The place had never been occupied and the surrounding area was all torn up due to construction. In the rush to get the building completed, the usual problems of construction were abundant—like doors and windows not fitting.

In Sacramento, the winds-blow and the windrows of sand from the construction site was two inches deep from both sides of each window. There was even a windrow of sand out in the hall where it sifted through the door that didn’t fit. Del and I were both dog tired from traveling all night and, of course, there was no air conditioning in the building and it was August in Sacramento. It was hot. We had to work all afternoon to get the room and hall fit for pigs to live in. To that date, it was the most miserable day in my life. But come evening, the weather cooled down and it became very pleasant.  At meal time, we went across to the also new mess hall to a very pleasant surprise. The place was immaculate. Food was served family style by uniformed waiters and the food was excellent. One of the waiters was immense. It turned out to be Buddy Baer, brother of ex-world heavyweight boxing champion, Max. Buddy was a fair brawler in his own right, but here he was waiting on cadets.

Advance training was much more relaxed—why, they almost treated us like people. Still we were confined from Sunday night through Saturday noon and there was always and inspection and parade Saturday morning. Bu the flying was fun and diversified: instruments, formation, and cross-country. Then there was the preparation for graduation. Uniforms to be made or fitted, applications for commissions, all very exciting with firm knowledge we had it made. It gives one a bit of confidence to know that we were one in 50,000 American young men who could get into the flying cadet program, and one in about four who could get into the flying cadet program, and one in about four who could make it through and to know that Uncle Sam had spent $50,000 on your training. But we still had to complete training.
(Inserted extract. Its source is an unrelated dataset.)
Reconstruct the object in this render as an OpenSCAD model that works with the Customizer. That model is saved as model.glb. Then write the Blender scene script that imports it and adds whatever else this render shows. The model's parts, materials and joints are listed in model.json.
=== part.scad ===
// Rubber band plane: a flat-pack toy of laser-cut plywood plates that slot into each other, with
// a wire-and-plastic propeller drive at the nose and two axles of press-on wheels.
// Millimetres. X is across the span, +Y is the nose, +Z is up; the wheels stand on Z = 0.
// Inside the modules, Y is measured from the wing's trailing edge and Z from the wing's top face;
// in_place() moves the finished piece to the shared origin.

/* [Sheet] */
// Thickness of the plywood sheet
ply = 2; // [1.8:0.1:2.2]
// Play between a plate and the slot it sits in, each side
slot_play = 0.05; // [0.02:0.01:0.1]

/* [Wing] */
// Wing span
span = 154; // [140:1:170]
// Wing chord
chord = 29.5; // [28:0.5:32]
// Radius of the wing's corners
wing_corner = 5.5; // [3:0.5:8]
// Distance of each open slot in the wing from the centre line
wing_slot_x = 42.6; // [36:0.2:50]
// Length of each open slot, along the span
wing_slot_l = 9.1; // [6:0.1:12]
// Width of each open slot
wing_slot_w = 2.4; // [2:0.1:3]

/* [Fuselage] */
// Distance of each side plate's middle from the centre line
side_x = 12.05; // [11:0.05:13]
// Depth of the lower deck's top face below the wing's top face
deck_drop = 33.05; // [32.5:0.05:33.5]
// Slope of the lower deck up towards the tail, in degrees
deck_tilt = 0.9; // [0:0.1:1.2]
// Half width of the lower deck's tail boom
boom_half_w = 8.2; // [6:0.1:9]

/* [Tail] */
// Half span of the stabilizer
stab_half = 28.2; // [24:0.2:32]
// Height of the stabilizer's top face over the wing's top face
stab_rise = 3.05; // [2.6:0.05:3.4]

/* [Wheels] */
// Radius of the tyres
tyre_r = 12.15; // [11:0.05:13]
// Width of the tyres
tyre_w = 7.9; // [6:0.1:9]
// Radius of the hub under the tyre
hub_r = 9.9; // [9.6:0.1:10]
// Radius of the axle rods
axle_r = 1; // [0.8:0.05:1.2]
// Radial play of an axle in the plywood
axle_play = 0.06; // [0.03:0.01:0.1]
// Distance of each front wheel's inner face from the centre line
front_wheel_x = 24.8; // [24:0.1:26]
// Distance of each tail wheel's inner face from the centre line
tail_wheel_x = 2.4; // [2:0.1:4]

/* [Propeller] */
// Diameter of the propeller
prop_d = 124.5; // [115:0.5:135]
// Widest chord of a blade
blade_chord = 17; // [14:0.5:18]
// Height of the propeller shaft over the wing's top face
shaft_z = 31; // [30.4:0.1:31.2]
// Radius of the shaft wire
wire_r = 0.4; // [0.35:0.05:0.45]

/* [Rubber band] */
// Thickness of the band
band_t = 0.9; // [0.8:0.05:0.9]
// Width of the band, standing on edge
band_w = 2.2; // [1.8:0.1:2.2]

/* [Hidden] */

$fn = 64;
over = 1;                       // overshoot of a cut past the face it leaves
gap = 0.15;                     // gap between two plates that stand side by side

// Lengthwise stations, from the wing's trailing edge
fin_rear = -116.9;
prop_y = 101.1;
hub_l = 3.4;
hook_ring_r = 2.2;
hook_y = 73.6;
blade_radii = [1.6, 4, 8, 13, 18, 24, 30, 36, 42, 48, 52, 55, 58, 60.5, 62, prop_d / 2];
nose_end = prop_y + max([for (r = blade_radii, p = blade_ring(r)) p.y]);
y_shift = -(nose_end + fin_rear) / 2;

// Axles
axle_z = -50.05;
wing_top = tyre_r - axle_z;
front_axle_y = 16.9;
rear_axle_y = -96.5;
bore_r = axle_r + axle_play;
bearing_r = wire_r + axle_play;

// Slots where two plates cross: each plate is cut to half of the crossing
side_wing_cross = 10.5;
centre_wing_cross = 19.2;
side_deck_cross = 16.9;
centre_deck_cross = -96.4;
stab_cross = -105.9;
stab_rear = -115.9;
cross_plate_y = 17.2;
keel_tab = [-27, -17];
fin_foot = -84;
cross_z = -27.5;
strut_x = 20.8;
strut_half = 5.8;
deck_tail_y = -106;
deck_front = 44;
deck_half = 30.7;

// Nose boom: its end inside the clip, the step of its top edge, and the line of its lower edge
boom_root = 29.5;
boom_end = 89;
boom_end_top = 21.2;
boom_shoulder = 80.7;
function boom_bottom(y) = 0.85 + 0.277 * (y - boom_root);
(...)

My own advance training was very quiet and error-free but some of the other cadets were still having problems. Our first cross-country was uneventful, but then we progressed to our first night cross-country. One Cadet Wiser ran into an interesting problem. The trip was planned for each cadet flying solo to take off from Mather at Sacramento, fly Northwest to Willows, California, south to Pittsburg, California near Oakland and return East, Northeast to Sacramento. Mr. Wiser was flying well ahead of me in the line of aircraft following each other by about five minutes. I had just made the turn at Willows and headed for Pittsburg when I heard Wiser on the radio call the tower and tell them he couldn’t find the field. The instructor in the tower quietly told him to find Sacramento and Wiser said he was over the center of Sacramento. They told him to fly eleven miles due east and look out the right side of the plane for the field and they would flash the runway lights. This didn’t work so they told Wiser to turn on his lights. Still no success. After many more tries, Wiser panicked and said he was going down.
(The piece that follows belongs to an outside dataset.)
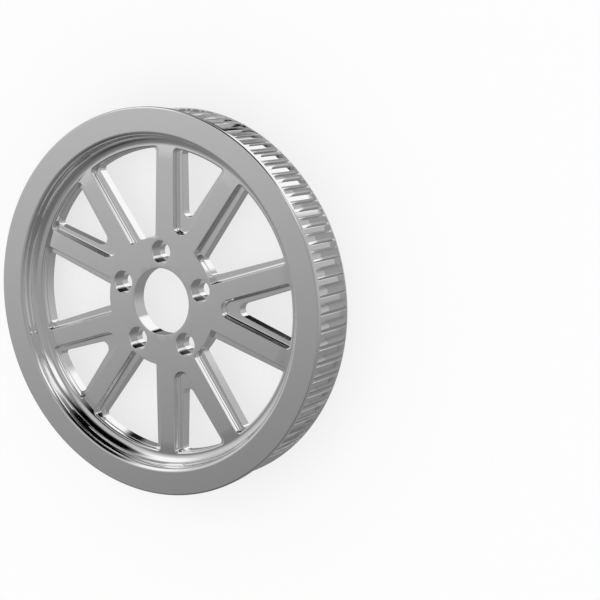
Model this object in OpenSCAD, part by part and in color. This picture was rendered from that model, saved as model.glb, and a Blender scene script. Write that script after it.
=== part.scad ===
/* [Rim] */
// Outer diameter of the front flange
rim_d = 320; // [300:0.5:340]
// Inner diameter where the round of the front lip ends
lip_d = 274.2; // [260:0.1:285]
// Radius of the round on the front lip
lip_round = 3.5; // [1:0.1:5]
// Radius of the hollow fillet between that lip's wall and the web
foot_r = 7.8; // [4:0.1:9]
// Chamfer on the outer corners of the rim
rim_chamfer = 0.7; // [0.2:0.1:2]
// Inner diameter of the rim at its back edge
back_d = 288; // [280:0.5:294]
// Lean of the back cavity wall, as a change of radius
back_draft = 1.5; // [0.5:0.1:4]
// Radius of the fillet between the back cavity and the web
back_fillet = 6; // [2:0.1:10]

/* [Teeth] */
// Number of belt teeth
teeth = 70; // [40:1:90]
// Belt pitch along the pitch line
pitch = 14; // [8:1:20]
// Distance of the pitch line above the tooth lands
pitch_gap = 1.397; // [0.5:0.001:2]
// Clear width between the two flanges, for the belt
belt_w = 42.7; // [30:0.1:50]
// Thickness of the front flange at its edge
front_flange_t = 3.8; // [2:0.1:6]
// Widening of the belt channel at the edge of the front flange
flange_flare = 0.6; // [0.1:0.1:2]
// Depth of each tooth hollow at its middle, below the lands
hollow_depth = 5.5; // [4:0.1:6.5]
// Radius of the rounded floor of each hollow
hollow_r = 8; // [6:0.1:12]
// Width of each hollow at its mouth, between the lands
mouth_w = 9.6; // [9:0.1:11]
// Width of each hollow between its leaning walls, at the depth of its middle
foot_w = 7.4; // [6:0.1:8.6]
// Turn of the first hollow from the X axis, as a part of the pitch
tooth_turn = 0.61; // [0:0.01:1]
// Diameter of the back flange
back_flange_d = 315.2; // [311:0.1:322]
// Thickness of the back flange
back_flange_t = 1.4; // [1:0.1:5]
// Chamfer on both corners of the back flange
back_chamfer = 0.3; // [0.1:0.05:0.45]

/* [Web] */
// Depth of the web face below the front face of the rim
web_drop = 14.35; // [8:0.05:20]
// Thickness of the web and hub
web_t = 13.8; // [8:0.1:20]

/* [Windows] */
// Number of spoke pairs
pairs = 5; // [3:1:8]
// Lean of each spoke from the middle of its pair
spoke_lean = 18; // [10:0.5:25]
// Distance of the inner edge of a spoke from the centre
pair_edge = 13.1; // [8:0.1:20]
// Distance of the outer edge of a spoke from the centre
gap_edge = 1.9; // [0:0.1:8]
// Radius at the point of the pocket between a pair
point_r = 7.9; // [5:0.1:12]
// Outer diameter of the windows
window_d = 253.6; // [240:0.1:256]
// Radius in the outer corners of the windows
corner_r = 3; // [1:0.1:6]
// Inner diameter of the wide windows, round the hub
hub_d = 107; // [90:0.5:120]
// Radius in the inner corners of the wide windows
hub_corner_r = 2; // [0.5:0.1:5]
// Depth of the ledge along each spoke
ledge_depth = 5; // [2:0.1:8]
// Width of the ledge at the outer end of a pair's window
ledge_w = 5.2; // [3:0.1:9]
// Width of the ledge half way along a wide window
gap_ledge_w = 6.3; // [3:0.1:9]
// Width of the small step at the outer and inner ends of the windows
end_step = 0.5; // [0.1:0.1:2]
// Extra lean of the openings inside the ledges
slot_lean = 1.2; // [0:0.1:3]
// Radius at the point of the opening between a pair
slot_r = 5.5; // [2:0.1:10]

/* [Hub] */
// Diameter of the bore
bore_d = 55.9; // [40:0.1:70]
// Diameter of the bolt circle
bolt_circle_d = 82.55; // [70:0.01:95]
// Number of bolts
bolts = 5; // [3:1:8]
// Diameter of the bolt holes
bolt_d = 11.5; // [8:0.1:14]
// Diameter of the counterbores
cbore_d = 19; // [14:0.1:24]
// Depth of the counterbores
cbore_depth = 6.5; // [3:0.1:10]
// Chamfer on the bore edges
bore_chamfer = 0.4; // [0.1:0.1:1.5]

/* [Hidden] */
$fn = 128;
// Clear reach of a cutter past the surface it opens
past = 1;
// Straight steps that stand for the round corners, points and ends of the windows
corner_steps = 4;
tip_steps = 12;
end_steps = 10;
// Turn between a corner round and the first point of the end beside it
end_gap = 0.8;

rim_r = rim_d / 2;
lip_r = lip_d / 2;
back_r = back_d / 2;
window_r = window_d / 2;
hub_r = hub_d / 2;
back_flange_r = back_flange_d / 2;
land_r = teeth * pitch / (2 * PI) - pitch_gap;
// Radius of the plain rim under the tooth hollows
core_r = land_r - hollow_depth - past;

// Total width of the rim along the axle
rim_w = back_flange_t + belt_w + flange_flare + front_flange_t;
web_z = rim_w - web_drop;
web_back = web_z - web_t;
front_z = back_flange_t + belt_w;
foot_z = web_z + foot_r;
ledge_z = web_z - ledge_depth;

// Turn from the middle of a spoke pair to the bolt hole beside it
quarter = 90 / pairs;

// Half of the rim and web, drawn as radius and height
module section() {
    difference() {
        union() {
            polygon([
                [bore_d / 2 + bore_chamfer, web_back],
                [back_r - back_draft - back_fillet, web_back],
                [back_r - back_draft, web_back - back_fillet],
                [back_r, rim_chamfer],
                [back_r + rim_chamfer, 0],
                [back_flange_r - back_chamfer, 0],
                [back_flange_r, back_chamfer],
                [back_flange_r, back_flange_t - back_chamfer],
                [back_flange_r - back_chamfer, back_flange_t],
                [core_r, back_flange_t],
                [core_r, front_z],
                [land_r, front_z],
                [rim_r, front_z + flange_flare],
                [rim_r, rim_w - rim_chamfer],
                [rim_r - rim_chamfer, rim_w],
                [lip_r + lip_round, rim_w],
                [lip_r, rim_w - lip_round],
                [lip_r, foot_z],
                [lip_r - foot_r, web_z],
                [bore_d / 2 + bore_chamfer, web_z],
                [bore_d / 2, web_z - bore_chamfer],
                [bore_d / 2, web_back + bore_chamfer]
            ]);
            translate([lip_r + lip_round, rim_w - lip_round])
                circle(lip_round);
        }
        translate([lip_r - foot_r, foot_z])
            circle(foot_r);
        translate([back_r - back_draft - back_fillet, web_back - back_fillet])
            circle(back_fillet);
    }
}

// Hollow between two belt teeth, with its middle along X
module hollow() {
    slope = (mouth_w - foot_w) / 2 / hollow_depth;
    low_w = foot_w / 2 - past * slope;
    intersection() {
        translate([land_r - hollow_depth + hollow_r, 0])
            circle(hollow_r);
        polygon([
            [core_r, -low_w],
            [land_r, -mouth_w / 2],
            [land_r + past, -mouth_w / 2],
            [land_r + past, mouth_w / 2],
            [land_r, mouth_w / 2],
            [core_r, low_w]
        ]);
    }
}

// Ring of teeth between the flanges, seen along the axle
module tooth_ring() {
    difference() {
        circle(land_r);
        circle(core_r - past);
        for (i = [0:teeth - 1])
            rotate((i + tooth_turn) * 360 / teeth)
                hollow();
    }
}

// Points along an arc round a centre, in equal steps
function arc(x, y, r, from, to, steps) =
    [for (i = [0:steps]) let (a = from + (to - from) * i / steps) [x + r * cos(a), y + r * sin(a)]];

// Turn of the centre of a corner round that touches the side line of a window, at a distance k from the axle
function corner_turn(lean, edge, r, k) = lean - asin((edge + r) / k);

// Outer end of a window, from its right side round to its left
function outer_end(lean, edge, outer) =
    let (k = outer - corner_r)
    let (turn = corner_turn(lean, edge, corner_r, k))
    concat(
        arc(k * sin(turn), k * cos(turn), corner_r, -lean, 90 - turn, corner_steps),
        arc(0, 0, outer, 90 - turn + end_gap, 90 + turn - end_gap, end_steps),
        arc(-k * sin(turn), k * cos(turn), corner_r, 90 + turn, 180 + lean, corner_steps)
    );

// Window between the two spokes of a pair, with its middle along Y
module pair_shape(lean, edge, tip_r, inset) {
    tip_y = (tip_r + edge) / sin(lean);
    polygon(concat(
        outer_end(lean, edge, window_r - inset),
        arc(0, tip_y, tip_r, 180 + lean, 360 - lean, tip_steps)
    ));
}

// Wide window between two spoke pairs, with its middle along Y
module gap_shape(lean, edge, inset) {
    inner = hub_r + inset;
    k = inner + hub_corner_r;
    turn = corner_turn(lean, edge, hub_corner_r, k);
    x = k * sin(turn);
    y = k * cos(turn);
    polygon(concat(
        outer_end(lean, edge, window_r - inset),
        arc(-x, y, hub_corner_r, 180 + lean, 270 + turn, corner_steps),
        arc(0, 0, inner, 90 + turn - end_gap, 90 - turn + end_gap, end_steps),
        arc(x, y, hub_corner_r, 270 - turn, 360 - lean, corner_steps)
    ));
}

// Distance of a slot's side line from the centre, for a ledge of width w at a height y up the window
function slot_edge(edge, w, y) =
    y * sin(spoke_lean + slot_lean)
    - (y * sin(spoke_lean) - edge - w) / cos(spoke_lean) * cos(spoke_lean + slot_lean);

module windows() {
    pair_slot = slot_edge(pair_edge, ledge_w, window_r);
    gap_slot = slot_edge(gap_edge, gap_ledge_w, (window_r + hub_r) / 2);
    for (i = [0:pairs - 1])
        rotate([0, 0, i * 360 / pairs]) {
            rotate([0, 0, -quarter]) {
                translate([0, 0, ledge_z])
                    linear_extrude(web_drop)
                        pair_shape(spoke_lean, pair_edge, point_r, 0);
                translate([0, 0, web_back - past])
                    linear_extrude(web_t)
                        pair_shape(spoke_lean + slot_lean, pair_slot, slot_r, end_step);
            }
            rotate([0, 0, quarter]) {
                translate([0, 0, ledge_z])
                    linear_extrude(web_drop)
                        gap_shape(spoke_lean, gap_edge, 0);
                translate([0, 0, web_back - past])
                    linear_extrude(web_t)
                        gap_shape(spoke_lean + slot_lean, gap_slot, end_step);
            }
        }
}

module bolt_holes() {
    for (i = [0:bolts - 1])
        rotate([0, 0, i * 360 / bolts])
            translate([0, bolt_circle_d / 2, 0]) {
                translate([0, 0, web_back - past])
                    cylinder(h = web_t + 2 * past, d = bolt_d);
                translate([0, 0, web_z - cbore_depth])
                    cylinder(h = cbore_depth + past, d = cbore_d);
            }
}

module pulley() {
    color("silver")
        difference() {
            union() {
                rotate_extrude()
                    section();
                translate([0, 0, back_flange_t])
                    linear_extrude(belt_w)
                        tooth_ring();
            }
            windows();
            bolt_holes();
        }
}

pulley();
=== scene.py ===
# %% [markdown]
# # A chromed belt pulley
#
# The part is the rear drive pulley of a motorcycle: one billet of aluminium, turned and milled, then
# plated with chrome. Chrome has almost no colour of its own. What the eye reads is the room in its
# curves, so this lesson spends its effort on two things: surfaces whose rounds and hollows are truly
# there, and a room worth mirroring.

import math

import bmesh
import bpy
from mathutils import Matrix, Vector
from mathutils.geometry import delaunay_2d_cdt


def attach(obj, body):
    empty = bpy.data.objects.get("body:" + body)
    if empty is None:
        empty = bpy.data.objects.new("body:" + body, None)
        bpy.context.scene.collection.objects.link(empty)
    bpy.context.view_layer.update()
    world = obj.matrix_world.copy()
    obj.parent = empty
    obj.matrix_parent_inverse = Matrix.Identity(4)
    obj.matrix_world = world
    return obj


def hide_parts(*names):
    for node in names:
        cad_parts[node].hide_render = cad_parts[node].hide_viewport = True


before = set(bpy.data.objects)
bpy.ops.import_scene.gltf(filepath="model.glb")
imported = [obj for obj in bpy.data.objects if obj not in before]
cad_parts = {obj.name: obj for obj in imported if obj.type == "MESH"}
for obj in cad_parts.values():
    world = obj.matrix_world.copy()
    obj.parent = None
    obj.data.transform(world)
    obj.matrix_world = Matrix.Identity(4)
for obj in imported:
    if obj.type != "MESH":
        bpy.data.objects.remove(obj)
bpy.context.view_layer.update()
MM = 0.001

# %% [markdown]
# ## Sizes
#
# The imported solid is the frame, and the finished skin has to lie on it. So the sizes are those of the
# solid, in millimetres, with the axle along Z and the rim's back edge at zero.

# %% Sizes of the rim and the teeth
RIM_R = 160.0
RIM_W = 48.5
LIP_R = 137.1
LIP_ROUND = 3.5
FOOT_ROUND = 7.8
RIM_EDGE = 0.7
BACK_R = 144.0
BACK_DRAFT = 1.5
BACK_FILLET = 6.0
TEETH = 70
PITCH = 14.0
PITCH_GAP = 1.397
LAND_R = TEETH * PITCH / (2 * math.pi) - PITCH_GAP
FRONT_FLANGE_T = 3.8
FLANGE_FLARE = 0.6
FLANGE_FACE_Z = RIM_W - FRONT_FLANGE_T
BELT_TOP_Z = FLANGE_FACE_Z - FLANGE_FLARE
BELT_LOW_Z = 1.4
BACK_FLANGE_R = 157.6
BACK_EDGE = 0.35
FRONT_EDGE = 1.3
HOLLOW_DEPTH = 5.5
HOLLOW_R = 8.0
WALL_LEAN = math.radians(80)
FLOOR_LEAN = math.radians(25)
MOUTH_ROUND = 0.75
FLOOR_ROUND = 0.9
TOOTH_TURN = 0.61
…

The rest of the story is from Wiser’s own story. He saw a lighted football field and decided to try landing in that. He started in an approach altitude but just before he flared out, the lights went out. Next he saw a row of dim lights that he thought might be a private runway near where the football field had been seen. So he proceeded to land along this row of lights. It turned out that the row of lights was a number of smudge pots along the top of a row of dirt from a trench throughout the football field parking lot and he had landed on the trench side. That had been barricaded from parking traffic by the trench. On the other side of the row of lights, cars were parked side by side, but he had picked the vacant side. He came safely to a stop, killed the engine, and climbed out to learn he was at Stockton, not Sacramento as he thought and naturally, Mather field was not eleven miles east of Stockton.
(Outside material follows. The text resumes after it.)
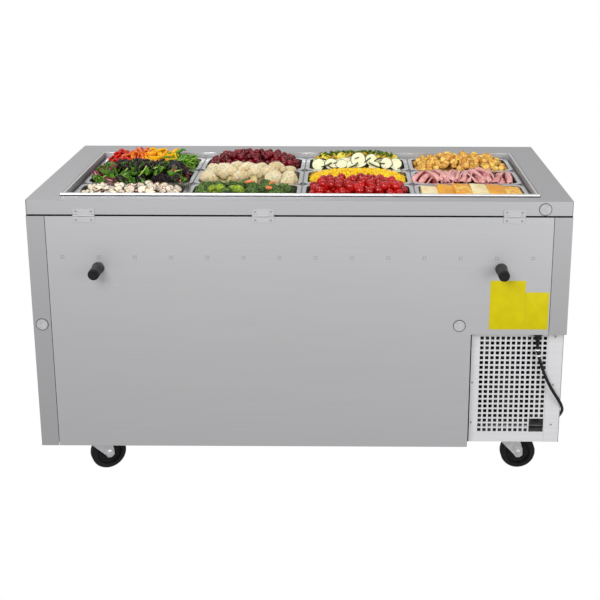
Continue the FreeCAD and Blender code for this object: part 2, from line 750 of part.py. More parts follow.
def deck_lip():
    """The welded marine edge round the opening, tall along the service side and low on the others."""
    low, tall, bar, trim = deck_top, dim("lip_height"), dim("lip_width"), dim("edge_trim")
    side = 6
    tall_bar = box("lip_bar", (-opening_half - side, opening_near - bar - 2, low),
                   ((opening_half + side) * 2, bar, tall))
    rolled = rounded("lip_rolled", tall_bar, bar.value * 0.45,
                     lambda e: e.BoundBox.XLength > 100 and e.BoundBox.ZMin > float(low) + 1)
    outer = box("trim_outer", (-opening_half - side, opening_near - bar * 0.5 - 2, low),
                ((opening_half + side) * 2, opening_far - opening_near + bar * 0.5 + 2 + side, trim))
    inner = box("trim_inner", (-opening_half, opening_near - 1, low - 5),
                (opening_half * 2, opening_far - opening_near + 1, trim + 20))
    keep("deck_lip", fuse("lip", (rolled, cut("trim", outer, inner))))


def barrel(name, x, z_leaf, span):
    """One knuckle of a hinge, with the bore that its pin turns in."""
    solid = cylinder(name, (x, hinge_y, hinge_z), dim("hinge_barrel_radius"), span, "x")
    web = box(name + "_web", (x, near - 2 - 0.2, hinge_z if z_leaf > 0 else hinge_z - dim("hinge_leaf")),
              (span, 2, dim("hinge_leaf")))
    return solid, web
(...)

To finish the take of woe, the next morning being a Saturday two instructors were sent to return the downed aircraft. It was a time when all of the cadet corps was out on the ramp for Saturday morning parade. The aircraft landed and began taxing to the parking area. The pilot’s attention was diverted by the distraction of the cadet corps and he taxied right up to the wing of another T-6, the propeller throwing slices of wing like sawdust from a buzz saw, completely destroying one aircraft and the engine and prop of the other. This little story is included to demonstrate the perils that awaited unthinking cadets or pilots.